Set non-negotiables in three areas: title, salary bump, and timeframe for the next review/promotion. If an employer won’t commit these in writing, treat it as a sign to move on. Now: pick one 30‑day action – book the meeting, pull the metrics packet, or reach out to a recruiter – and start.
Conclusion
Having no promotion after five years is a signal, not a sentence. Run the audit, choose a clear play – rebuild internally, upskill, or pivot externally – and use measurable steps to create momentum.
Common questions
Is five years without a promotion too long to stay in one role? Context matters, but if you lack measurable growth, sponsorship, or external interest after ~4-5 years, run a quick audit and commit to a 90‑day plan.

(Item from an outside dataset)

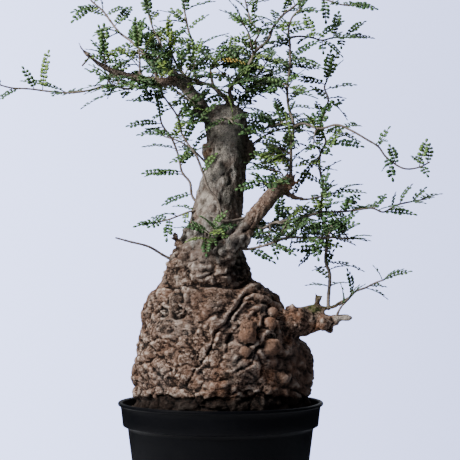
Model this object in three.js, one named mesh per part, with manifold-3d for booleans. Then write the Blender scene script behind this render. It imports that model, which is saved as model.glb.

How do I ask my manager for a promotion after being passed over? Book a development meeting with a one‑page role spec (target title, 3 required skills, measurable outcomes), 6-12 month milestones, and sponsor names; end with a clear request and deadline backed by metrics.
What if my company always hires externally for senior roles? That’s an organizational signal – document it, build external options, and try to secure written commitments or a sponsor before you decide to stay.
Can staying at one company hurt my salary growth? It can if titles and scope don’t keep pace with the market; use external interviews to benchmark and negotiate or to decide to move.
How should I frame long tenure on my resume? Lead with outcomes and scope changes: quantify impact, list stretch projects, and show added responsibilities even if the title didn’t change.
What if I get a counteroffer – should I accept it? Only if it fixes root causes: title, scope, and sponsorship, with written timelines; if it’s mainly pay, it’s often a short-term bandage.
How long should I wait after a failed promotion before applying elsewhere? Don’t wait indefinitely – if internal plans stall for more than a few months and your audit score is low, begin a discreet external search immediately.